WHAT THE TASK ASKS: Can you print every record below exactly as written?

SUPPLIED DATA:
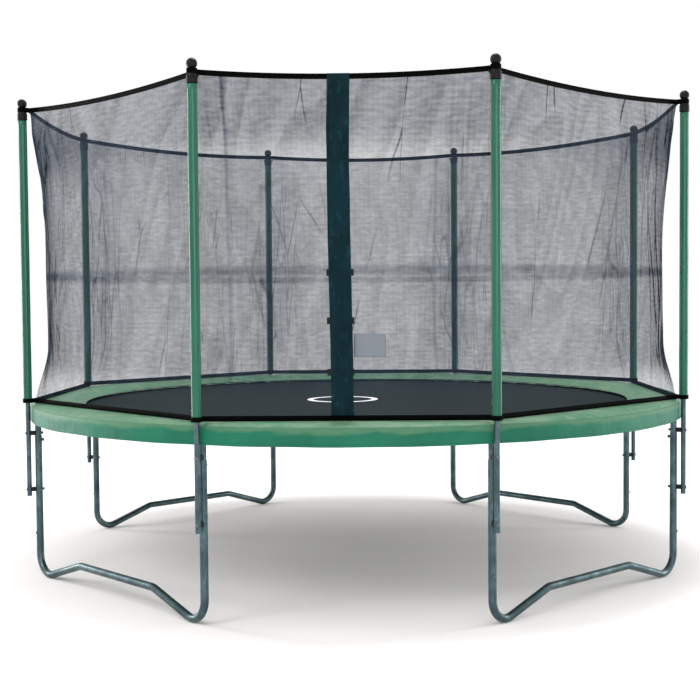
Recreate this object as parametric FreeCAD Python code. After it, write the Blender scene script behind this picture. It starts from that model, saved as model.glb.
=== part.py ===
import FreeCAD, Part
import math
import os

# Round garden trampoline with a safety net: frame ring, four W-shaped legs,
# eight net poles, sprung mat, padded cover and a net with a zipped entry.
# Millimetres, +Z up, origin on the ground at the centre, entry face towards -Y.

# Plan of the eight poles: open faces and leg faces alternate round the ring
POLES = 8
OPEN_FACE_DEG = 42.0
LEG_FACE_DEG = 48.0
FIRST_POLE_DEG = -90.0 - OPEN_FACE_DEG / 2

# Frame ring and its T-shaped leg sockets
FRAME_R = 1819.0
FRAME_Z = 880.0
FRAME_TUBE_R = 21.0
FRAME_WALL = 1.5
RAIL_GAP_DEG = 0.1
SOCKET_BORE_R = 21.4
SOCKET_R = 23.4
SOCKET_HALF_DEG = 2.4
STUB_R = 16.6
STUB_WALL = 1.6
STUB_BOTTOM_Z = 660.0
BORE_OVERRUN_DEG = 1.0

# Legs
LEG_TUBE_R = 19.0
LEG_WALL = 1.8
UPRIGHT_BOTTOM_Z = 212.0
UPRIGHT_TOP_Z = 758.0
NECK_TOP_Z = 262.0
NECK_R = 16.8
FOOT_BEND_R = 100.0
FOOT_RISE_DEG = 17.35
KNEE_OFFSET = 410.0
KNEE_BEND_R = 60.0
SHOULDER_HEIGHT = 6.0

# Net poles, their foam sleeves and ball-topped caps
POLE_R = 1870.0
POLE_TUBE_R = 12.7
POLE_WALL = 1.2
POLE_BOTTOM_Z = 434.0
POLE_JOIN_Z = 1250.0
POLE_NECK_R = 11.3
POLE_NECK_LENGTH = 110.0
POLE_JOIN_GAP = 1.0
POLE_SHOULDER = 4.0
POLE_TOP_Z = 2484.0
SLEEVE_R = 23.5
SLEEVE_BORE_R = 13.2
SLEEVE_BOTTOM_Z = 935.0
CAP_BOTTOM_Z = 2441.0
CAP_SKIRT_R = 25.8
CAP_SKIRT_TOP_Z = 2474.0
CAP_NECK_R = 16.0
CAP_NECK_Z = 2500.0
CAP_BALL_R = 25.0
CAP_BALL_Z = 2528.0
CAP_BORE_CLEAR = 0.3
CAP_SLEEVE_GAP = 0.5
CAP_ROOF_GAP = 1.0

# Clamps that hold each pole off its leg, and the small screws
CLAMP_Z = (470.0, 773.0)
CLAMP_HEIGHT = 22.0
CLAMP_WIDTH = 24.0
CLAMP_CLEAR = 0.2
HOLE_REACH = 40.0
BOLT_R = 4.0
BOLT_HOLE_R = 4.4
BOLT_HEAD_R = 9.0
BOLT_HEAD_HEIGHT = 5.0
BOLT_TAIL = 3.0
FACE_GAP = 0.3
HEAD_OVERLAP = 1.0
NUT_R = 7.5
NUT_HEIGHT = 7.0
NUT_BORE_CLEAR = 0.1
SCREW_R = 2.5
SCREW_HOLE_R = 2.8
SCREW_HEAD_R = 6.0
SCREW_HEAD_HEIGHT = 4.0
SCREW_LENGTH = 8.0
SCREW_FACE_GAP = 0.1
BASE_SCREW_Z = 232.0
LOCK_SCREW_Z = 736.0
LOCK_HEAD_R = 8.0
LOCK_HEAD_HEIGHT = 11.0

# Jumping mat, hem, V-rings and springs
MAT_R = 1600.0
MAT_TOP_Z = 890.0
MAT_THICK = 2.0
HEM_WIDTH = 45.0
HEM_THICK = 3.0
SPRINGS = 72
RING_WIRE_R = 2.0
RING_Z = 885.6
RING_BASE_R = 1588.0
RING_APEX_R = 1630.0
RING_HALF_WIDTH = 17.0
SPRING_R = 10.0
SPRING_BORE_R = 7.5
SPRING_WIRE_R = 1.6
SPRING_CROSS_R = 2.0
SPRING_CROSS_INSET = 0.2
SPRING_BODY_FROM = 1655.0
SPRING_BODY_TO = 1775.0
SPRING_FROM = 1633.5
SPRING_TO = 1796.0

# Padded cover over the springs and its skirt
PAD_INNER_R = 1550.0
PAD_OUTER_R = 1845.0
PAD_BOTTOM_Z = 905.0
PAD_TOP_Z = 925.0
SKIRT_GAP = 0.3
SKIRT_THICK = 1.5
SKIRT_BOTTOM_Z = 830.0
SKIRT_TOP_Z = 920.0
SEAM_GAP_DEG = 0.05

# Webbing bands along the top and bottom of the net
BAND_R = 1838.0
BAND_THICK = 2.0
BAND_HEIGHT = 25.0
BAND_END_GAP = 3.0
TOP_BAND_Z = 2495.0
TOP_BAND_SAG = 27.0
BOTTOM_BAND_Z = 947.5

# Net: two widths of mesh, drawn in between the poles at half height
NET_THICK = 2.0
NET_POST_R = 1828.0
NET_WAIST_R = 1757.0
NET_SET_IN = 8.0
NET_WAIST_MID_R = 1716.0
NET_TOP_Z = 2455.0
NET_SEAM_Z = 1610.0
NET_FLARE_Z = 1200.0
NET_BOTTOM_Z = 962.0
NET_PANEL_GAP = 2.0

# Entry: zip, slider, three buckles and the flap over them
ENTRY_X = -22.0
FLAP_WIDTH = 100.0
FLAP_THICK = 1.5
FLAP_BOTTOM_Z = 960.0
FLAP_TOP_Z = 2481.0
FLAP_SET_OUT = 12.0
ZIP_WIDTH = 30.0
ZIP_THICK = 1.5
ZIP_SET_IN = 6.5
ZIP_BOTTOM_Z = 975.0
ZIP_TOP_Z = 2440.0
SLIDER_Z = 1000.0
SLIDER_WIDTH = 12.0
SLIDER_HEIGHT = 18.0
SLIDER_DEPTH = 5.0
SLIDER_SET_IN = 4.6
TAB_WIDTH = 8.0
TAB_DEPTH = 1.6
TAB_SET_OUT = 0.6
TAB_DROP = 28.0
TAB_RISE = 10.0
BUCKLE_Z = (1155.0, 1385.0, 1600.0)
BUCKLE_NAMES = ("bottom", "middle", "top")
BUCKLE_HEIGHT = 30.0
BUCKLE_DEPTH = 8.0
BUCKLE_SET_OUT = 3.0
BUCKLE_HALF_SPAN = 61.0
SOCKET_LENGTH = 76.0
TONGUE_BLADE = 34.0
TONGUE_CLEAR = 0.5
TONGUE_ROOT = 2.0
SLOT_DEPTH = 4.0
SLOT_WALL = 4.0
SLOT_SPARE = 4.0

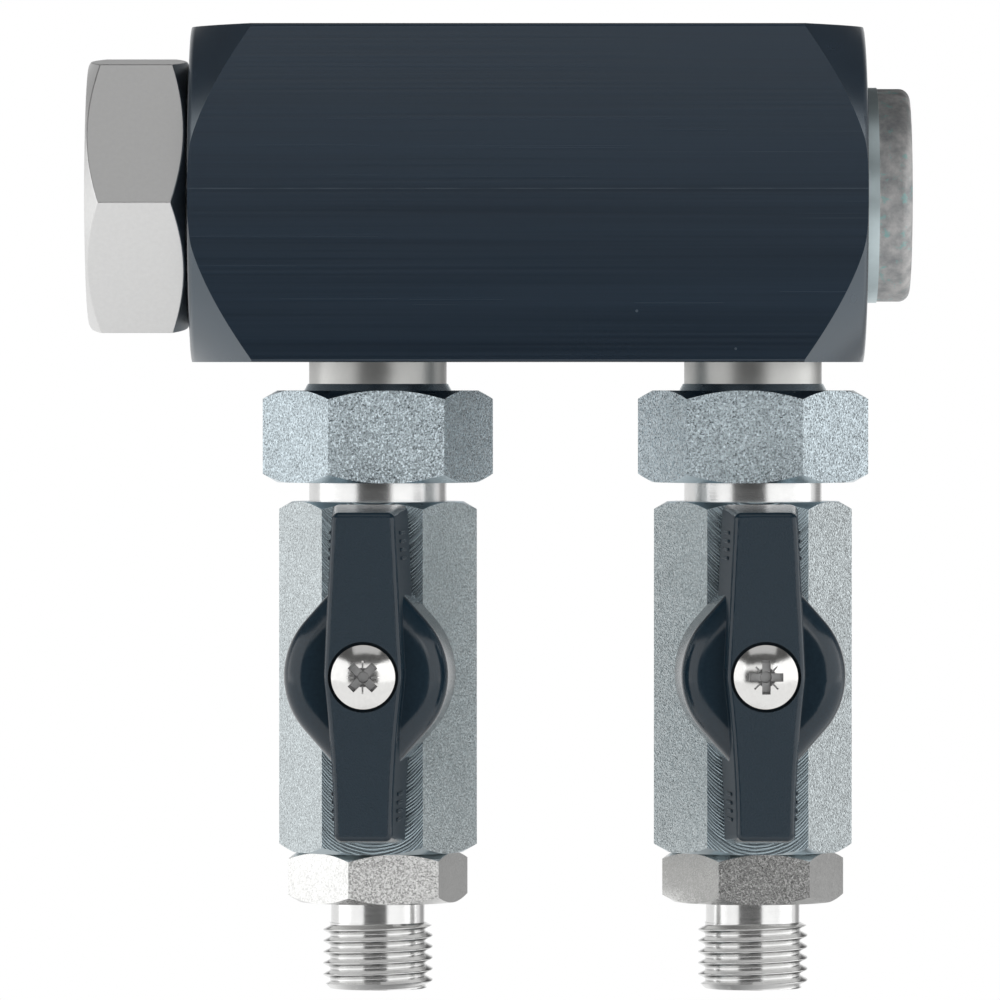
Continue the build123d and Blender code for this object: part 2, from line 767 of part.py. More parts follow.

EXERCISE RESPONSE:
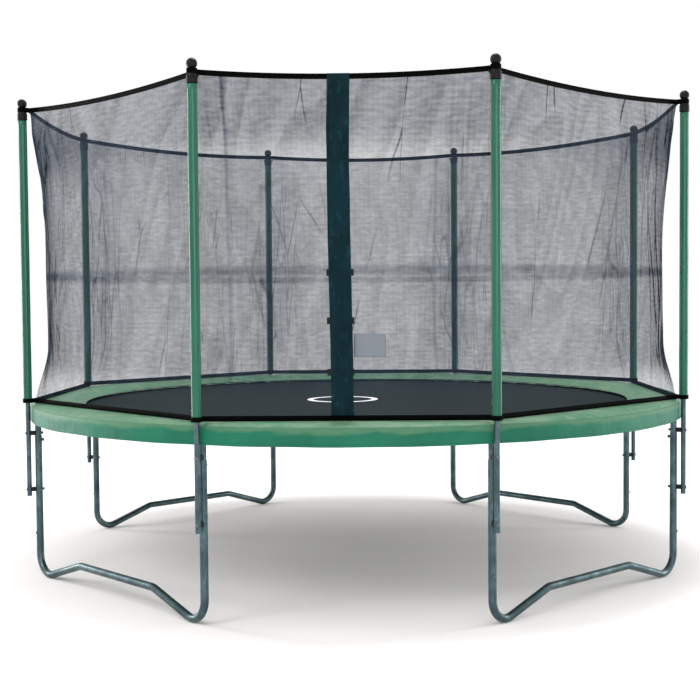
Recreate this object as parametric FreeCAD Python code. After it, write the Blender scene script behind this picture. It starts from that model, saved as model.glb.
=== part.py ===
import FreeCAD, Part
import math
import os

# Round garden trampoline with a safety net: frame ring, four W-shaped legs,
# eight net poles, sprung mat, padded cover and a net with a zipped entry.
# Millimetres, +Z up, origin on the ground at the centre, entry face towards -Y.

# Plan of the eight poles: open faces and leg faces alternate round the ring
POLES = 8
OPEN_FACE_DEG = 42.0
LEG_FACE_DEG = 48.0
FIRST_POLE_DEG = -90.0 - OPEN_FACE_DEG / 2

# Frame ring and its T-shaped leg sockets
FRAME_R = 1819.0
FRAME_Z = 880.0
FRAME_TUBE_R = 21.0
FRAME_WALL = 1.5
RAIL_GAP_DEG = 0.1
SOCKET_BORE_R = 21.4
SOCKET_R = 23.4
SOCKET_HALF_DEG = 2.4
STUB_R = 16.6
STUB_WALL = 1.6
STUB_BOTTOM_Z = 660.0
BORE_OVERRUN_DEG = 1.0

# Legs
LEG_TUBE_R = 19.0
LEG_WALL = 1.8
UPRIGHT_BOTTOM_Z = 212.0
UPRIGHT_TOP_Z = 758.0
NECK_TOP_Z = 262.0
NECK_R = 16.8
FOOT_BEND_R = 100.0
FOOT_RISE_DEG = 17.35
KNEE_OFFSET = 410.0
KNEE_BEND_R = 60.0
SHOULDER_HEIGHT = 6.0

# Net poles, their foam sleeves and ball-topped caps
POLE_R = 1870.0
POLE_TUBE_R = 12.7
POLE_WALL = 1.2
POLE_BOTTOM_Z = 434.0
POLE_JOIN_Z = 1250.0
POLE_NECK_R = 11.3
POLE_NECK_LENGTH = 110.0
POLE_JOIN_GAP = 1.0
POLE_SHOULDER = 4.0
POLE_TOP_Z = 2484.0
SLEEVE_R = 23.5
SLEEVE_BORE_R = 13.2
SLEEVE_BOTTOM_Z = 935.0
CAP_BOTTOM_Z = 2441.0
CAP_SKIRT_R = 25.8
CAP_SKIRT_TOP_Z = 2474.0
CAP_NECK_R = 16.0
CAP_NECK_Z = 2500.0
CAP_BALL_R = 25.0
CAP_BALL_Z = 2528.0
CAP_BORE_CLEAR = 0.3
CAP_SLEEVE_GAP = 0.5
CAP_ROOF_GAP = 1.0

# Clamps that hold each pole off its leg, and the small screws
CLAMP_Z = (470.0, 773.0)
CLAMP_HEIGHT = 22.0
CLAMP_WIDTH = 24.0
CLAMP_CLEAR = 0.2
HOLE_REACH = 40.0
BOLT_R = 4.0
BOLT_HOLE_R = 4.4
BOLT_HEAD_R = 9.0
BOLT_HEAD_HEIGHT = 5.0
BOLT_TAIL = 3.0
FACE_GAP = 0.3
HEAD_OVERLAP = 1.0
NUT_R = 7.5
NUT_HEIGHT = 7.0
NUT_BORE_CLEAR = 0.1
SCREW_R = 2.5
SCREW_HOLE_R = 2.8
SCREW_HEAD_R = 6.0
SCREW_HEAD_HEIGHT = 4.0
SCREW_LENGTH = 8.0
SCREW_FACE_GAP = 0.1
BASE_SCREW_Z = 232.0
LOCK_SCREW_Z = 736.0
LOCK_HEAD_R = 8.0
LOCK_HEAD_HEIGHT = 11.0

# Jumping mat, hem, V-rings and springs
MAT_R = 1600.0
MAT_TOP_Z = 890.0
MAT_THICK = 2.0
HEM_WIDTH = 45.0
HEM_THICK = 3.0
SPRINGS = 72
RING_WIRE_R = 2.0
RING_Z = 885.6
RING_BASE_R = 1588.0
RING_APEX_R = 1630.0
RING_HALF_WIDTH = 17.0
SPRING_R = 10.0
SPRING_BORE_R = 7.5
SPRING_WIRE_R = 1.6
SPRING_CROSS_R = 2.0
SPRING_CROSS_INSET = 0.2
SPRING_BODY_FROM = 1655.0
SPRING_BODY_TO = 1775.0
SPRING_FROM = 1633.5
SPRING_TO = 1796.0

# Padded cover over the springs and its skirt
PAD_INNER_R = 1550.0
PAD_OUTER_R = 1845.0
PAD_BOTTOM_Z = 905.0
PAD_TOP_Z = 925.0
SKIRT_GAP = 0.3
SKIRT_THICK = 1.5
SKIRT_BOTTOM_Z = 830.0
SKIRT_TOP_Z = 920.0
SEAM_GAP_DEG = 0.05

# Webbing bands along the top and bottom of the net
BAND_R = 1838.0
BAND_THICK = 2.0
BAND_HEIGHT = 25.0
BAND_END_GAP = 3.0
TOP_BAND_Z = 2495.0
TOP_BAND_SAG = 27.0
BOTTOM_BAND_Z = 947.5

# Net: two widths of mesh, drawn in between the poles at half height
NET_THICK = 2.0
NET_POST_R = 1828.0
NET_WAIST_R = 1757.0
NET_SET_IN = 8.0
NET_WAIST_MID_R = 1716.0
NET_TOP_Z = 2455.0
NET_SEAM_Z = 1610.0
NET_FLARE_Z = 1200.0
NET_BOTTOM_Z = 962.0
NET_PANEL_GAP = 2.0

# Entry: zip, slider, three buckles and the flap over them
ENTRY_X = -22.0
FLAP_WIDTH = 100.0
FLAP_THICK = 1.5
FLAP_BOTTOM_Z = 960.0
FLAP_TOP_Z = 2481.0
FLAP_SET_OUT = 12.0
ZIP_WIDTH = 30.0
ZIP_THICK = 1.5
ZIP_SET_IN = 6.5
ZIP_BOTTOM_Z = 975.0
ZIP_TOP_Z = 2440.0
SLIDER_Z = 1000.0
SLIDER_WIDTH = 12.0
SLIDER_HEIGHT = 18.0
SLIDER_DEPTH = 5.0
SLIDER_SET_IN = 4.6
TAB_WIDTH = 8.0
TAB_DEPTH = 1.6
TAB_SET_OUT = 0.6
TAB_DROP = 28.0
TAB_RISE = 10.0
BUCKLE_Z = (1155.0, 1385.0, 1600.0)
BUCKLE_NAMES = ("bottom", "middle", "top")
BUCKLE_HEIGHT = 30.0
BUCKLE_DEPTH = 8.0
BUCKLE_SET_OUT = 3.0
BUCKLE_HALF_SPAN = 61.0
SOCKET_LENGTH = 76.0
TONGUE_BLADE = 34.0
TONGUE_CLEAR = 0.5
TONGUE_ROOT = 2.0
SLOT_DEPTH = 4.0
SLOT_WALL = 4.0
SLOT_SPARE = 4.0

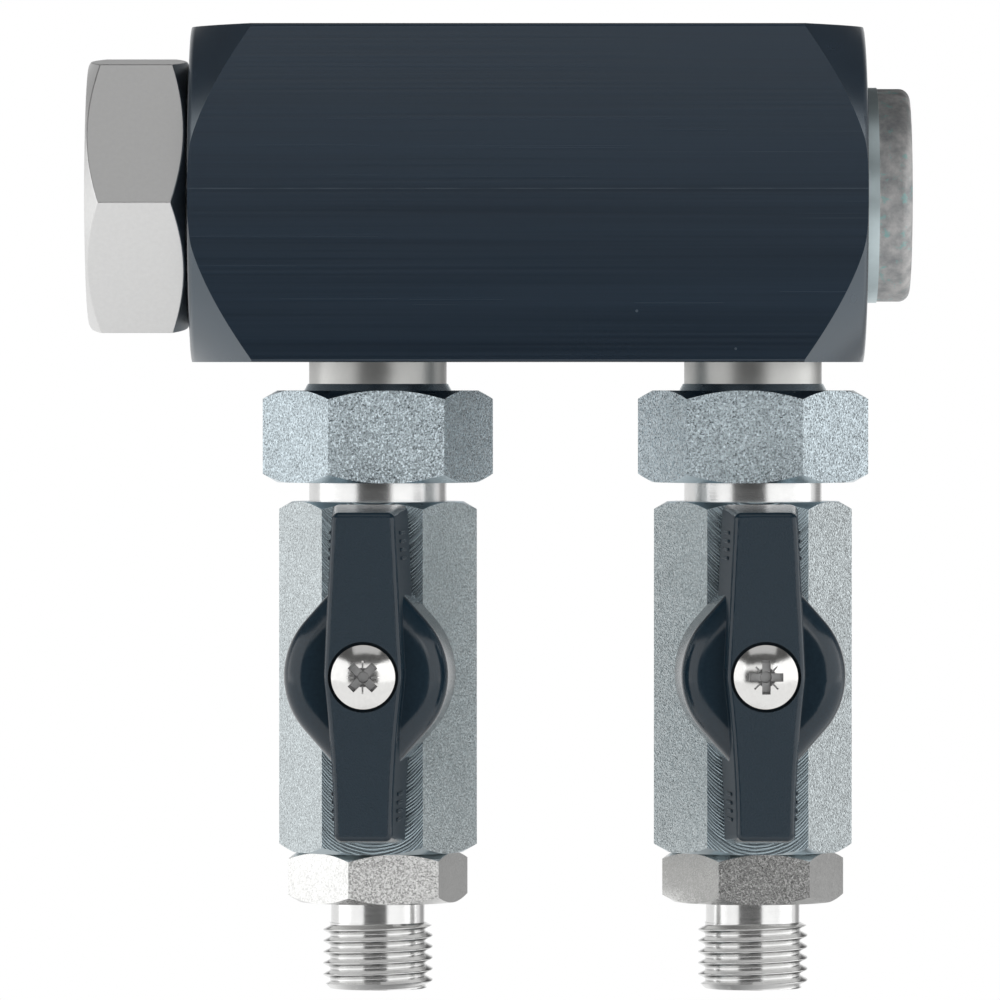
Continue the build123d and Blender code for this object: part 2, from line 767 of part.py. More parts follow.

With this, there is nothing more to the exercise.